We've been working on a project where everyone is working off of trunk. The project has reached the point where our development team is growing and we've finally started doing client releases (all good things). So, to help co-ordinate all this we started following the SVN best practices of branching/merging etc.

The problem we're facing is that merges are taking upwards of 20 minutes and very often fail with "connection reset by peer" or "PROPFIND" errors. Branching and merging are just so much of a pain that they are very near unusable. We only have about 1000 files or so and very often we're merging less than 20 files and it still takes 20 minutes. We're using Apache to access SVN.

My question is, is this typical or do we have something configured wrong? How big are your SVN repositories and how long do merges take?
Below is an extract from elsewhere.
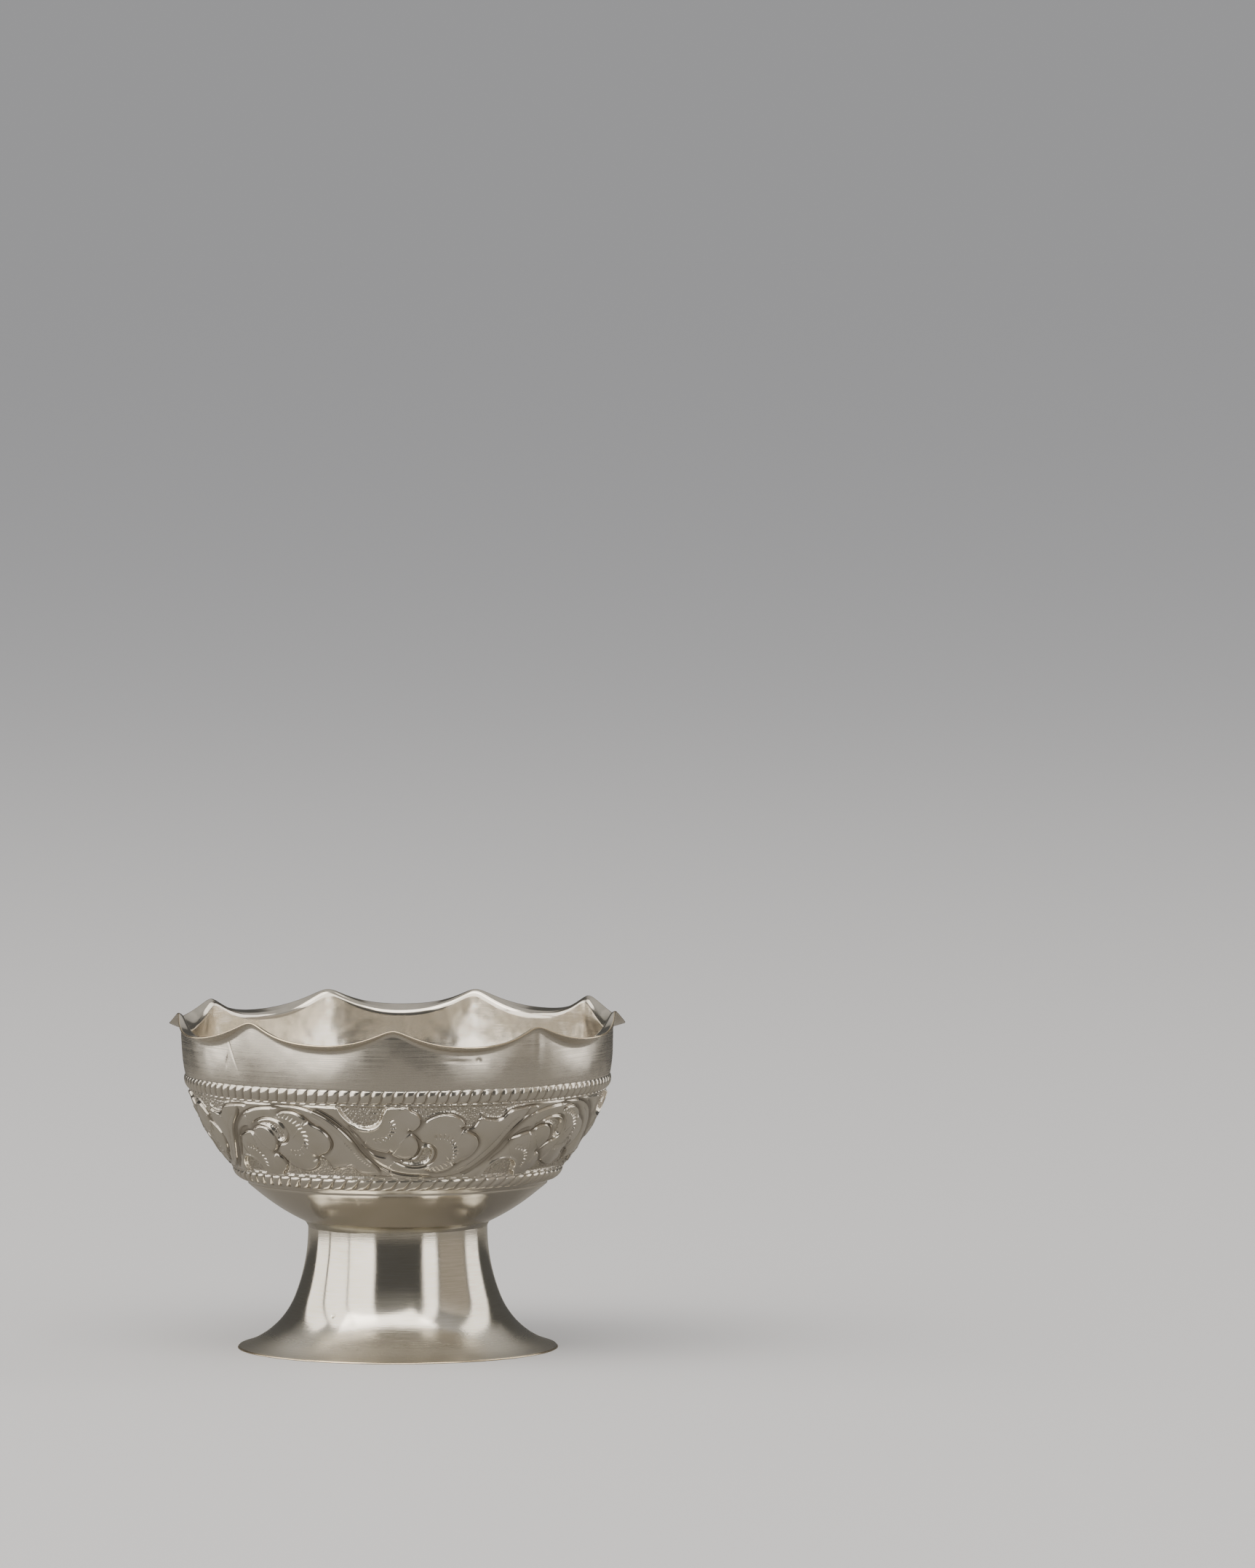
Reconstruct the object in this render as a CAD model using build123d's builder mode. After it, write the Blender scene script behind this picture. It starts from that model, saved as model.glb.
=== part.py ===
from build123d import *
from math import asin, cos, radians, sin, sqrt
import os

# A small footed silver cup with a scalloped, turned-out rim.
#
# Three pieces: a raised bowl, a spun trumpet foot, and the ring of solder that
# joins them. Millimetres, +Z up, origin on the floor at the centre of the foot.
# The front of the cup, where one rim tip stands, is towards -Y.

# Driving dimensions
sheet = 0.4  # thickness of the silver sheet

bowl_radius = 30.0  # outside of the hemisphere
bowl_centre_height = 44.7  # centre of that hemisphere above the floor

tip_count = 9  # rim tips, with one petal between each pair
tip_height = 46.9  # top of the rim tips
tip_flat = 0.35  # how far the sharp tips are cut down
crease_drop = 3.05  # from the tips down to the middle of a petal's crease
petal_tilt = 18.0  # degrees by which a petal rises outwards
petal_reach = 2.05  # how far a petal stands out beyond the wall
front_angle = -90.0  # direction of the front tip

upper_rope_height = 36.95
lower_rope_height = 24.4
rope_width = 2.0  # along the wall
rope_relief = 0.5  # how far the ropes stand out of the wall

neck_radius = 12.35
neck_bow_radius = 25.4  # the long hollow curve below the neck
neck_bow_angle = 22.0  # degrees turned along that curve
flare_radius = 11.5  # the tighter curve out to the edge of the foot
flare_angle = 53.0
foot_edge_height = 0.25  # top of the foot's edge above the floor
seam_width = 0.8  # of the solder, down the foot and out under the bowl

# Worked out from the driving dimensions
bowl_centre = (0, 0, bowl_centre_height)
half_step = radians(180 / tip_count)
tip_reach = bowl_radius * cos(half_step)
tip_half_gap = bowl_radius * sin(half_step)
crease_height = tip_height - crease_drop
tilt = radians(petal_tilt)

# The crease is cut by a roller lying under the tilt of the petal. Its sag is
# measured square to the roller, between the sharp tips and the crease.
sag = (crease_drop + tip_flat) * cos(tilt) + (bowl_radius - tip_reach) * sin(tilt)
roller_radius = (tip_half_gap**2 + sag**2) / (2 * sag)
roller_plane = Plane(
    origin=(
        bowl_radius - roller_radius * sin(tilt),
        0,
        crease_height + roller_radius * cos(tilt),
    ),
    x_dir=(0, 1, 0),
    z_dir=(cos(tilt), 0, sin(tilt)),
)
roller_half_length = 12.0

# Seen from above, a petal's outer edge is a circle through two tips.
edge_reach = bowl_radius + petal_reach - tip_reach
edge_radius = (tip_half_gap**2 + edge_reach**2) / (2 * edge_reach)
edge_centre = bowl_radius + petal_reach - edge_radius

# The foot's outside is upright at the neck and two arcs below it.
neck_turn = radians(neck_bow_angle)
edge_turn = radians(neck_bow_angle + flare_angle)
neck_end_height = (
    foot_edge_height
    + neck_bow_radius * sin(neck_turn)
    + flare_radius * (sin(edge_turn) - sin(neck_turn))
)


def sphere_height(radius):
    """Height of the bowl's outside at a distance from its axis, under its middle."""
    return bowl_centre_height - sqrt(bowl_radius**2 - radius**2)


def wall_point(angle, out):
    """A point on the bowl's section, at an angle below level seen from the bowl's
    centre, and standing out of the bowl's outside."""
    reach = bowl_radius + out
    return (reach * cos(angle), bowl_centre_height - reach * sin(angle))


# The roller that cuts the crease between two tips
with BuildPart() as roller:
    with BuildSketch(roller_plane):
        Circle(roller_radius)
    extrude(amount=roller_half_length, both=True)

# One petal: the sheet that wraps the roller, trimmed to its outline from above
with BuildPart() as petal:
    with BuildSketch(roller_plane):
        Circle(roller_radius + sheet)
        Circle(roller_radius, mode=Mode.SUBTRACT)
    extrude(amount=roller_half_length, both=True)
    with BuildSketch(Plane.XY.offset(crease_height - sheet)):
        with Locations((edge_centre, 0)):
            Circle(edge_radius)
        Circle(bowl_radius - sheet / 2, mode=Mode.SUBTRACT)
    extrude(amount=crease_drop + sheet, mode=Mode.INTERSECT)

# The bowl: a hemisphere with a short upright wall, the ropes and the petals
with BuildPart() as bowl:
    with BuildSketch(Plane.XZ):
        with BuildLine():
            outside = CenterArc(
                (0, bowl_centre_height), bowl_radius, start_angle=-90, arc_size=90
            )
            outside_wall = Line(outside @ 1, (bowl_radius, tip_height))
            rim = Line(outside_wall @ 1, (bowl_radius - sheet, tip_height))
            inside_wall = Line(rim @ 1, (bowl_radius - sheet, bowl_centre_height))
            inside = CenterArc(
                (0, bowl_centre_height), bowl_radius - sheet, start_angle=0, arc_size=-90
            )
            Line(inside @ 1, outside @ 0)
        make_face()
    revolve(axis=Axis.Z)
    for rope_height in (upper_rope_height, lower_rope_height):
        rope_angle = asin((bowl_centre_height - rope_height) / bowl_radius)
        half_angle = rope_width / 2 / bowl_radius
        below_rope = wall_point(rope_angle + half_angle, -sheet / 2)
        rope_crest = wall_point(rope_angle, rope_relief)
        above_rope = wall_point(rope_angle - half_angle, -sheet / 2)
        with BuildSketch(Plane.XZ):
            with BuildLine():
                ThreePointArc(below_rope, rope_crest, above_rope)
                Line(above_rope, below_rope)
            make_face()
        revolve(axis=Axis.Z)
    first_petal = front_angle + 180 / tip_count
    with PolarLocations(0, tip_count, start_angle=first_petal):
        add(roller.part, mode=Mode.SUBTRACT)
    with PolarLocations(0, tip_count, start_angle=first_petal):
        add(petal.part)
bowl.part.label = "bowl"

# The foot: a hollow trumpet, cut level at the floor and seated under the bowl
with BuildPart() as foot:
    with BuildSketch(Plane.XZ):
        with BuildLine():
            neck_top = sphere_height(neck_radius) + sheet
            ends = []
            for depth in (0, sheet):
                radius = neck_radius - depth
                neck = Line((radius, neck_top), (radius, neck_end_height))
                bow = JernArc(
                    neck @ 1, (0, -1), neck_bow_radius + depth, neck_bow_angle
                )
                flare = JernArc(bow @ 1, bow % 1, flare_radius + depth, flare_angle)
                ends.append((neck @ 0, flare @ 1))
            Line(ends[0][0], ends[1][0])
            Line(ends[0][1], ends[1][1])
        make_face()
    revolve(axis=Axis.Z)
    split(bisect_by=Plane.XY, keep=Keep.TOP)
    with Locations(bowl_centre):
        Sphere(bowl_radius, mode=Mode.SUBTRACT)
foot.part.label = "foot"

# The solder: a ring that fills the corner between the foot and the bowl
with BuildPart() as solder_seam:
    seam_foot = (neck_radius, sphere_height(neck_radius) - seam_width)
    seam_corner = (neck_radius, sphere_height(neck_radius))
    seam_bowl = (neck_radius + seam_width, sphere_height(neck_radius + seam_width))
    with BuildSketch(Plane.XZ):
        with BuildLine():
            Line(seam_foot, seam_corner)
            RadiusArc(seam_corner, seam_bowl, -bowl_radius)
            Line(seam_bowl, seam_foot)
        make_face()
    revolve(axis=Axis.Z)
solder_seam.part.label = "solder_seam"

os.makedirs("parts", exist_ok=True)
for piece in (bowl, foot, solder_seam):
    export_step(piece.part, f"parts/{piece.part.label}.step")
    print(piece.part.label, round(piece.part.volume, 1), "mm3")
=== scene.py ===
"""Looks of a small footed silver cup: chased bowl, spun foot, solder seam.

The shapes are worked out in millimetres and written to the meshes in metres.
Azimuth is in degrees from the front of the cup (-Y), positive to the right.
A place up or down the bowl's wall is an arc: degrees below level, seen from
the middle of the bowl.
"""

import math
from typing import NamedTuple

import bpy
import numpy as np
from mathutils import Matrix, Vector


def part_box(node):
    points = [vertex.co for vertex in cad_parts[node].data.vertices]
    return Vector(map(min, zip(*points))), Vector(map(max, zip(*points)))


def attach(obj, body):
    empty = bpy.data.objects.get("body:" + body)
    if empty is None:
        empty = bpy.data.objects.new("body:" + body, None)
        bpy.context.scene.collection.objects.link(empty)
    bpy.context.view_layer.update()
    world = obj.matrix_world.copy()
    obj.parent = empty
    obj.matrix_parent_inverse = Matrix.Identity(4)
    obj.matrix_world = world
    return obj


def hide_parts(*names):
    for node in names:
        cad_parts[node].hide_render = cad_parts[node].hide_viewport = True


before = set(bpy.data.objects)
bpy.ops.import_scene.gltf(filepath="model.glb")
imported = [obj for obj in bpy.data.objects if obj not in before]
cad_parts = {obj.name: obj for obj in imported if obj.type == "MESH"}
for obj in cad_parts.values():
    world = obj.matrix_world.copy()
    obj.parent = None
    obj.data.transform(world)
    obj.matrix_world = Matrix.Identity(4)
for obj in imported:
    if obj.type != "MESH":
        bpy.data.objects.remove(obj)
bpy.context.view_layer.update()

MM = 0.001
BODY = "root"
SEED = 7

# ---------------------------------------------------------------- sizes, mm

COLUMNS = 2160  # mesh columns round the bowl
FINE_SPACING = 0.08  # between mesh rows on the chasing

bowl_low, bowl_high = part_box("bowl")

SHEET = 0.4
EDGE_SHEET = 0.3  # the sheet is a little thinner at the rim
BOWL_RADIUS = 30.0
BOWL_CENTRE = bowl_low.z / MM + BOWL_RADIUS
WALL_MM_PER_DEGREE = 0.52  # of azimuth or of arc

PETALS = 9
PETAL_STEP = 360 / PETALS
HALF_STEP = math.radians(PETAL_STEP / 2)
TIP_HEIGHT = bowl_high.z / MM - 0.05
PETAL_REACH = (bowl_high.x - bowl_low.x) / 2 / MM - BOWL_RADIUS + 0.2
PETAL_TURN = 72.0  # degrees from upright to the petal
CREASE_DROP = 3.8  # from the rim tips down to where a petal starts to bend
BEND_RADIUS = 0.7  # on the outer face
TIP_ROUNDING = 1.2  # along the rim, where two bends meet
TIP_LIP = 0.42  # the turned-out sheet is this wide where two petals meet
WALL_FLATTENING = 0.55  # how far the wall between two tips lies inside the circle

# Hand work: no two tips stand quite alike, and the whole rim leans forward.
# One value for each tip or petal, from the front round by the right.
TIP_OFFSETS = (-0.7, -0.65, 0.0, 0.5, 0.35, 0.35, 0.05, -0.25, -0.1)
PETAL_OFFSETS = (0.1, -0.12, 0.05, 0.1, -0.05, 0.1, 0.05, -0.1, 0.05)
PETAL_LEANS = (2.0, -4.0, 3.0, 5.0, -3.0, 2.0, -5.0, 4.0, 0.0)
PETAL_GROWTH = (0.0, 0.12, -0.1, 0.1, 0.0, -0.12, 0.1, 0.05, -0.08)
LEVEL = (0,) * PETALS


class Rope(NamedTuple):
    """A chased rope, and the row of small dashes punched beside it."""

    low: float  # arc of its lower side
    high: float  # arc of its upper side
    strands: int
    height: float
    lean: float  # how far each groove leans, in strands
    dash_low: float
    dash_high: float
    dash_height: float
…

Edit: The server is accessed via the Internet, we have some rather large binary files, we use Mac, Linux and Windows clients. No Internet or network problems we know of.

A: 

We have well over a thousand files and consistently merge large numbers of changed files with conflicts. I've never actually timed a merge, but I would be surprised if it ever took more than a few minutes. Maybe time to put some hot water on, but not enough to make a proper cup of tea!

Where us your respository located with respect to your client machine? Have you been able to rule out any other connection issues?

Also, I probably should add that we use svnserve over SSH. We've always thought that we could speed things up a bit by going with Apache to access SVN rather than SSH. Maybe we're wrong!

jonstjohn
You are! hehe at first i installed svnserve because it's very easy im glad in retrospect it performs very well seeing as we serve nearly 60 active repositories :)
Martijn Laarman
A: 

It might be worth taking a copy of the repository and doing a quick test with svnserve instead to see if it's any faster. It might not be the right solution for you overall, but it might give an indication of where the bottleneck is.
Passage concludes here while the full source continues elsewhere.